TASK PROMPT: Return verbatim everything from the first line through the line that contains "# them for one", and stop there.

DATA PROVIDED:

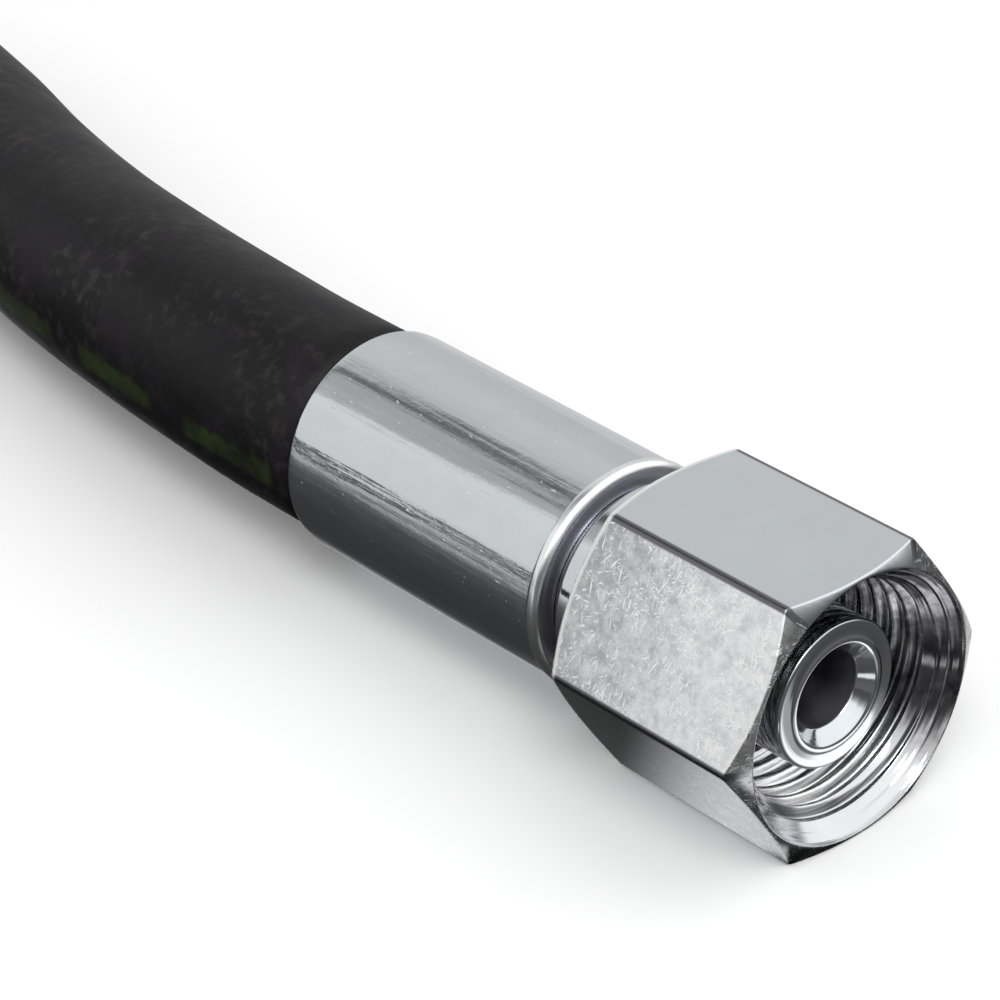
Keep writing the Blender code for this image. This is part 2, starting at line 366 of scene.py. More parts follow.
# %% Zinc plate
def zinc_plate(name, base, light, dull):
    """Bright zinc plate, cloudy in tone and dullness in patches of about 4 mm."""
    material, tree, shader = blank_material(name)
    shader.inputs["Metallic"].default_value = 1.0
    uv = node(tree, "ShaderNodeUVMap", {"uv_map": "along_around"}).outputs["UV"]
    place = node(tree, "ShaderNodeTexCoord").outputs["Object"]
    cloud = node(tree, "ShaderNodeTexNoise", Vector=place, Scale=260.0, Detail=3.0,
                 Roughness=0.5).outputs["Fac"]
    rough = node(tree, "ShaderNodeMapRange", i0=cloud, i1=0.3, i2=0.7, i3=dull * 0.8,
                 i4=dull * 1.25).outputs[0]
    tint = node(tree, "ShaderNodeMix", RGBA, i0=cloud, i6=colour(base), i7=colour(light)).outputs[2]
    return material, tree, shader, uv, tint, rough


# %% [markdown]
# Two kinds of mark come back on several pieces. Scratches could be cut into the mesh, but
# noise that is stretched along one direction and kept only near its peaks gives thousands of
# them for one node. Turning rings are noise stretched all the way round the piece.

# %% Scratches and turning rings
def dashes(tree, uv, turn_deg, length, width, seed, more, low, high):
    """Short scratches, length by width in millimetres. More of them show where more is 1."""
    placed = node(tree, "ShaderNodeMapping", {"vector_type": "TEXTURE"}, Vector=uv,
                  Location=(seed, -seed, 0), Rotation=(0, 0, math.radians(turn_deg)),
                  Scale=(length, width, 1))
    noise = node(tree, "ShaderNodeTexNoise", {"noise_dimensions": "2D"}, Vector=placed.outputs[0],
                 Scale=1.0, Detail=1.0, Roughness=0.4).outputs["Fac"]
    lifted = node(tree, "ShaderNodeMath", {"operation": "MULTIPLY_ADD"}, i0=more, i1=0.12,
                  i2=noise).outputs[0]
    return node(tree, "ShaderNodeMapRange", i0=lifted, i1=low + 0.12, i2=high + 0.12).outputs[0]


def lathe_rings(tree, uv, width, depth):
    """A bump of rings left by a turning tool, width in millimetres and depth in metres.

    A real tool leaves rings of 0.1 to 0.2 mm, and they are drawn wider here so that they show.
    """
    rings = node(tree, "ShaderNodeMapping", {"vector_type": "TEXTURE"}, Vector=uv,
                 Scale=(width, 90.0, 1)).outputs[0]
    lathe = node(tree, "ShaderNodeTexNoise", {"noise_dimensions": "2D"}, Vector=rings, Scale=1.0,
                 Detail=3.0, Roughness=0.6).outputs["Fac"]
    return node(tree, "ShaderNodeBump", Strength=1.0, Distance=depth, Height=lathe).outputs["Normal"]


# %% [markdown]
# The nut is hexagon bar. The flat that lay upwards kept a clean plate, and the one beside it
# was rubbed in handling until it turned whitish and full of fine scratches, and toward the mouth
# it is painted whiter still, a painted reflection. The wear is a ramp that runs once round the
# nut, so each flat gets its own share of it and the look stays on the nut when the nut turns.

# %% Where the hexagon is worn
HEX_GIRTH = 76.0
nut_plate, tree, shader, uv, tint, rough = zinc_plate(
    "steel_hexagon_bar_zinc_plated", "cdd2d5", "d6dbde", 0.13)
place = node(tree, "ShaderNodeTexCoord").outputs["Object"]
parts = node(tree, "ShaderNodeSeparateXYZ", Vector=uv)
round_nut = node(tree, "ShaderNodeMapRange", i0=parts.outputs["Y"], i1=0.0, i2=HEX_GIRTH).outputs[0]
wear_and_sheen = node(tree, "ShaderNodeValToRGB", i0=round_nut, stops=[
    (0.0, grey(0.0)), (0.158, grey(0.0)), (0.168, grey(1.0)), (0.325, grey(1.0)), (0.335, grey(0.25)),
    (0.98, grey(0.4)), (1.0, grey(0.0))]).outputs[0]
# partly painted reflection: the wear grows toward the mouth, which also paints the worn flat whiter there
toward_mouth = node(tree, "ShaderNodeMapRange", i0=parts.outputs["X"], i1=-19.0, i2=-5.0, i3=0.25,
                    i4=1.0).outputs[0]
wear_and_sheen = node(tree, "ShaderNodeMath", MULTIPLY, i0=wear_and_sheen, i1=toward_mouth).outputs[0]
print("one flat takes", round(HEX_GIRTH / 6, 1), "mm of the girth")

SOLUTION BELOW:
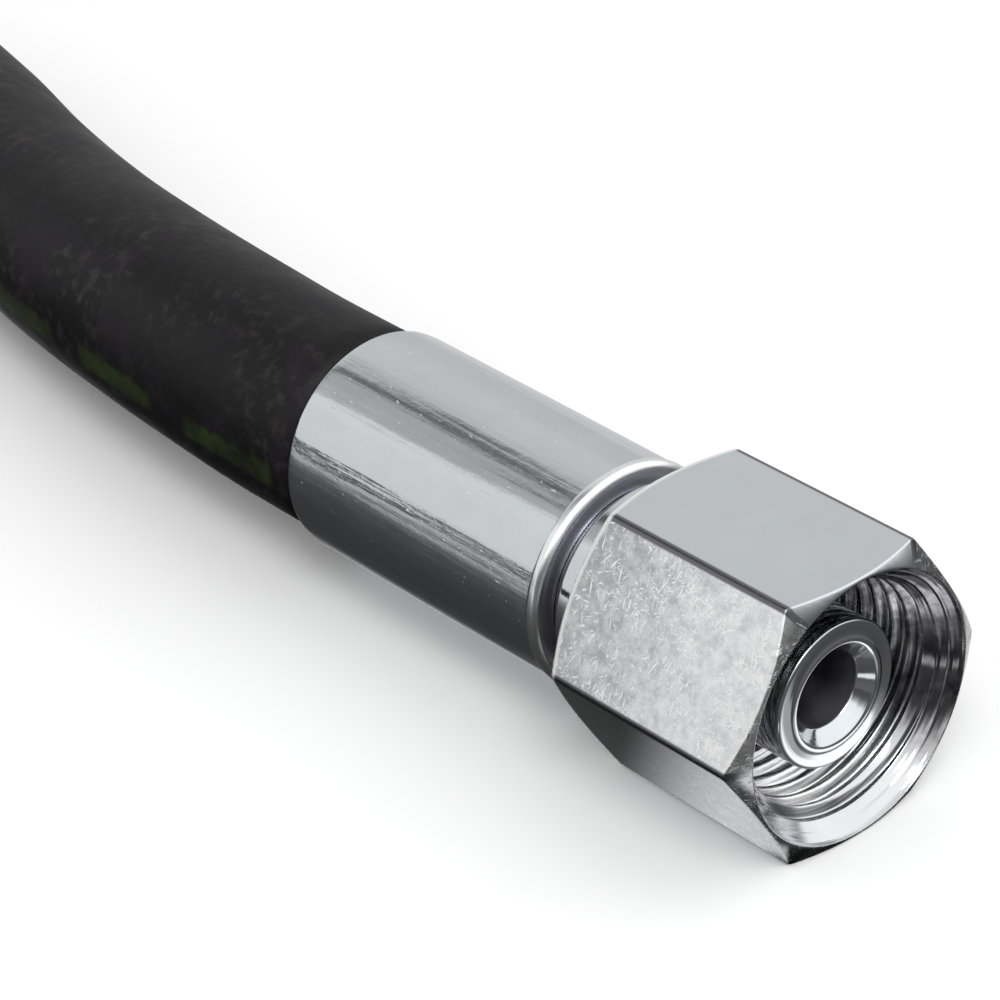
Keep writing the Blender code for this image. This is part 2, starting at line 366 of scene.py. More parts follow.
# %% Zinc plate
def zinc_plate(name, base, light, dull):
    """Bright zinc plate, cloudy in tone and dullness in patches of about 4 mm."""
    material, tree, shader = blank_material(name)
    shader.inputs["Metallic"].default_value = 1.0
    uv = node(tree, "ShaderNodeUVMap", {"uv_map": "along_around"}).outputs["UV"]
    place = node(tree, "ShaderNodeTexCoord").outputs["Object"]
    cloud = node(tree, "ShaderNodeTexNoise", Vector=place, Scale=260.0, Detail=3.0,
                 Roughness=0.5).outputs["Fac"]
    rough = node(tree, "ShaderNodeMapRange", i0=cloud, i1=0.3, i2=0.7, i3=dull * 0.8,
                 i4=dull * 1.25).outputs[0]
    tint = node(tree, "ShaderNodeMix", RGBA, i0=cloud, i6=colour(base), i7=colour(light)).outputs[2]
    return material, tree, shader, uv, tint, rough


# %% [markdown]
# Two kinds of mark come back on several pieces. Scratches could be cut into the mesh, but
# noise that is stretched along one direction and kept only near its peaks gives thousands of
# them for one node. Turning rings are noise stretched all the way round the piece.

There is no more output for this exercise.